Le temps de la performance, la tragédie antique peut créer l’impossible, au-delà du réel puisqu’elle ne le représente pas. Ne le représentant pas, elle ne porte pas de jugement, elle ne prend pas de distance.


Rares sont ceux qui comme la journaliste du Monde (Brigitte Salino) acceptent un théâtre qui n’a d’autre but que lui-même. Elle écrit « il vaut mieux écarter la question de pourquoi la barbarie advient, pour ne retenir que celle de comment elle advient ». Le pourquoi rassure, pas le comment. « Avec ce metteur en scène, ce qui compte avant tout, c’est l’élan général, une croyance simple en la force des mots, …ce qui, dans le cas de Thyeste, revient à se laisser transpercer, sans chercher de raison là où il n’y en a pas, sinon dans le fait d’être ensemble et de compatir à un destin horrible. Il s’agit au fond de magnifier une forme de la tragédie, ses folies, ses splendeurs, ses excès et ses pleurs, qui n’ont rien à voir avec le théâtre habituel – s’il en existe un : ils sortent comme des suées, le corps pense avant la tête. » C’était bien le projet de Thomas Jolly qui dit dans une interview à la philosophe, Catherine Robert, pour La Terrasse : « Tout l’enjeu de la pièce est de faire comprendre qu’il n’y a pas un gentil contre un méchant. Il faut créer cet équilibre des forces entre deux frères qui restent dans les ténèbres et nous y maintiennent également. La tragédie nous laisse repartir avec ce problème, avec cette question sans réponse, car il y a des choses qui restent inextinguibles. Ce théâtre n’est ni politique, ni philosophique, ni moralisateur, ni pédagogique. Il est purement empathique. Il est le théâtre du consensus passionnel. Il s’agit de pleurer ensemble. Cette empathie est au cœur du théâtre et j’ai envie de poser devant les spectateurs cette impasse tragique qui nous amène à pleurer ensemble.
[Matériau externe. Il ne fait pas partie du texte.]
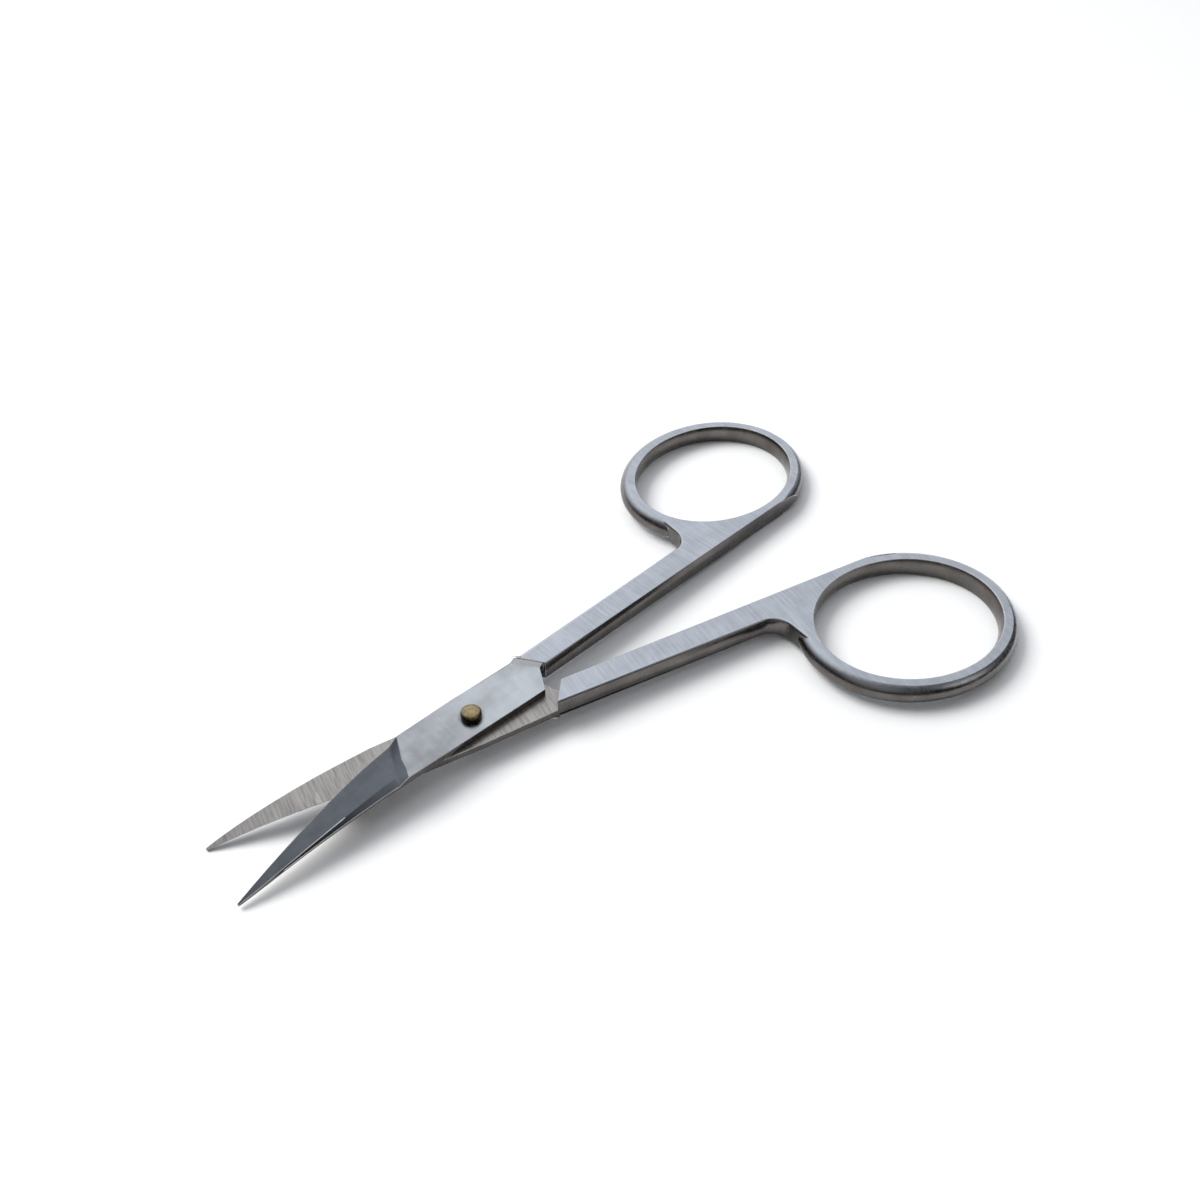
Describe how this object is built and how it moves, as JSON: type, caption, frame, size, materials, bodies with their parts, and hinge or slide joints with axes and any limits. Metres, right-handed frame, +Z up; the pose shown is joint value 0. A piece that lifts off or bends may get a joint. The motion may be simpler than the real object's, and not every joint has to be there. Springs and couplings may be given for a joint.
{
  "type": "thread snips",
  "caption": "Small curved-blade steel scissors for snipping thread: lapped blades on a rivet pivot, slim shanks and oval finger rings.",
  "frame": {"origin": "centre of the part's base, on the table it rests on, half open", "axes": "+X from the blade tips towards the finger rings, +Y towards the upper half's ring, +Z up"},
  "size_m": [0.0936, 0.0588, 0.0047],
  "materials": {
    "satin_steel": "satin ground stainless steel",
    "rivet_brass": "polished brass, dark at the flank"
  },
  "bodies": {
    "lower": {"lower_half": "satin_steel", "pivot_rivet": "rivet_brass"},
    "upper": {"upper_half": "satin_steel"}
  },
  "joints": [
    {"name": "blade_pivot", "type": "hinge", "parent": "lower", "child": "upper", "pos_m": [-0.01767, 0, 0.00284], "axis": [0.0242, 0, 0.9997], "range_deg": [-15.2, 60]}
  ]
}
Rien ne nous empêche aujourd’hui de projeter si nous le voulons, des images du Thyeste sur notre monde contemporain. Ce que fait peut-être Thomas Jolly, à la fin de la pièce quand il réunit un immense chorale d’enfants pour chanter sur une musique sublime de Clément Murguet, le dernier chœur de la pièce (789-884)) qui annonce la fin du monde détruit par les hommes. On peut penser au désastre écologique que nous commençons à vivre. Mais rien de moins contemporain que les deux derniers vers qui exhortent les hommes à s’y résigner


  • uitae est auidus quisquis non uult
  • mundo secum pereunte mori.
  • « Il est trop avare de sa vie
  • Celui qui prétend survivre à la mort du monde »

Décidément il est difficile de faire parler Sénèque à notre place

Notes

[1] On pourra consulter les articles de presse référencés dans la page du spectacle sur theatre-contemporain.